• Data shown
----------------------------------------
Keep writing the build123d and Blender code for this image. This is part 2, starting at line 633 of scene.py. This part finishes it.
----------------------------------------
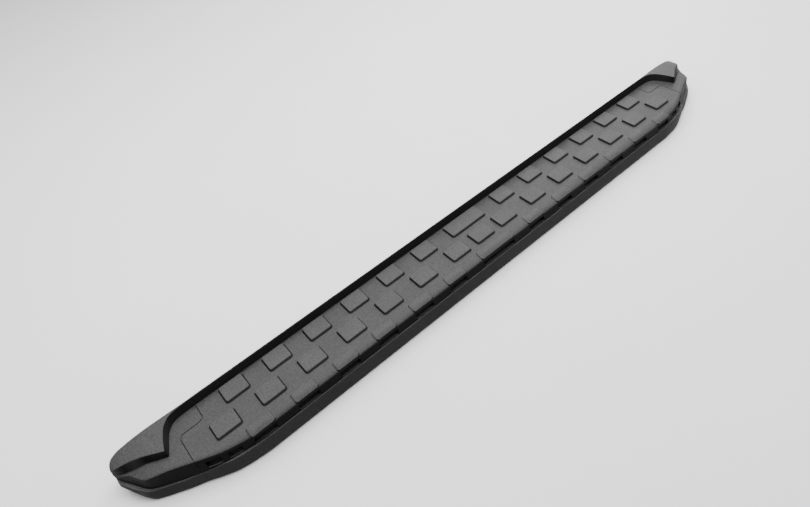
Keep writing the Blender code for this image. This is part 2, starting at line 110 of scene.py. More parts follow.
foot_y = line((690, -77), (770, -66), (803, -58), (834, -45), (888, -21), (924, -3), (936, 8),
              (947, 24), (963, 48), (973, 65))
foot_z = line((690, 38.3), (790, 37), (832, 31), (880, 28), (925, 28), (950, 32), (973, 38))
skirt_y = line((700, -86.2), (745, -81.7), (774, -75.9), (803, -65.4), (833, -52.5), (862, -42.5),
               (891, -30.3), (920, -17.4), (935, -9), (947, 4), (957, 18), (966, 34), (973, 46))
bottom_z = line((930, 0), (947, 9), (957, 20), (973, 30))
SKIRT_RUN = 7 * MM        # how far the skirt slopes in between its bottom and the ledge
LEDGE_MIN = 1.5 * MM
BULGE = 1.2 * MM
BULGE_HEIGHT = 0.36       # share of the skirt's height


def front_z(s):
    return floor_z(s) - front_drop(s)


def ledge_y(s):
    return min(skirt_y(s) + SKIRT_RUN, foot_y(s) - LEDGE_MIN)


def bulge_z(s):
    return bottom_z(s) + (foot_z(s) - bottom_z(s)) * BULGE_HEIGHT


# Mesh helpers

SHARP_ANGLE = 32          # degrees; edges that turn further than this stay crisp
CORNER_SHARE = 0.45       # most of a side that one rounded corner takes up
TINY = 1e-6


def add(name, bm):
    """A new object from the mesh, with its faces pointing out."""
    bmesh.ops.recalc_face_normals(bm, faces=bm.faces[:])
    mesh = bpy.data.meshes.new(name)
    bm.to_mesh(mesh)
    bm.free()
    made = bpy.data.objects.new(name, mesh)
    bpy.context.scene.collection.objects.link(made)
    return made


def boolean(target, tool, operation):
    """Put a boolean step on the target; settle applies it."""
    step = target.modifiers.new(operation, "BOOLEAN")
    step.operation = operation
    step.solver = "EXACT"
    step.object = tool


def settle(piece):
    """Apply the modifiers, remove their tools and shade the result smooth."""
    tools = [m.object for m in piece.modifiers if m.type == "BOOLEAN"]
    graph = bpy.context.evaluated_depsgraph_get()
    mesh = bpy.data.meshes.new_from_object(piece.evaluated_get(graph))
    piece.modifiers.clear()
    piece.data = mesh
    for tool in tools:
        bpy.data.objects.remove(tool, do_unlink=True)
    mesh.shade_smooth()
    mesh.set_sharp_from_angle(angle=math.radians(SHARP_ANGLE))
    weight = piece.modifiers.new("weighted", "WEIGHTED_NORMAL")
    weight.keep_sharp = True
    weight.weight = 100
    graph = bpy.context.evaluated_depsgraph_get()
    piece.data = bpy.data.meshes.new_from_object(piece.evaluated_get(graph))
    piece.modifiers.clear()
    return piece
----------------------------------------
Look above for the line that contains "Keep writing the Blender". Starting there, transcribe every line exactly until you have copied the line that contains "step.object = tool".

Keep writing the Blender code for this image. This is part 2, starting at line 110 of scene.py. More parts follow.
foot_y = line((690, -77), (770, -66), (803, -58), (834, -45), (888, -21), (924, -3), (936, 8),
              (947, 24), (963, 48), (973, 65))
foot_z = line((690, 38.3), (790, 37), (832, 31), (880, 28), (925, 28), (950, 32), (973, 38))
skirt_y = line((700, -86.2), (745, -81.7), (774, -75.9), (803, -65.4), (833, -52.5), (862, -42.5),
               (891, -30.3), (920, -17.4), (935, -9), (947, 4), (957, 18), (966, 34), (973, 46))
bottom_z = line((930, 0), (947, 9), (957, 20), (973, 30))
SKIRT_RUN = 7 * MM        # how far the skirt slopes in between its bottom and the ledge
LEDGE_MIN = 1.5 * MM
BULGE = 1.2 * MM
BULGE_HEIGHT = 0.36       # share of the skirt's height


def front_z(s):
    return floor_z(s) - front_drop(s)


def ledge_y(s):
    return min(skirt_y(s) + SKIRT_RUN, foot_y(s) - LEDGE_MIN)


def bulge_z(s):
    return bottom_z(s) + (foot_z(s) - bottom_z(s)) * BULGE_HEIGHT


# Mesh helpers

SHARP_ANGLE = 32          # degrees; edges that turn further than this stay crisp
CORNER_SHARE = 0.45       # most of a side that one rounded corner takes up
TINY = 1e-6


def add(name, bm):
    """A new object from the mesh, with its faces pointing out."""
    bmesh.ops.recalc_face_normals(bm, faces=bm.faces[:])
    mesh = bpy.data.meshes.new(name)
    bm.to_mesh(mesh)
    bm.free()
    made = bpy.data.objects.new(name, mesh)
    bpy.context.scene.collection.objects.link(made)
    return made


def boolean(target, tool, operation):
    """Put a boolean step on the target; settle applies it."""
    step = target.modifiers.new(operation, "BOOLEAN")
    step.operation = operation
    step.solver = "EXACT"
    step.object = tool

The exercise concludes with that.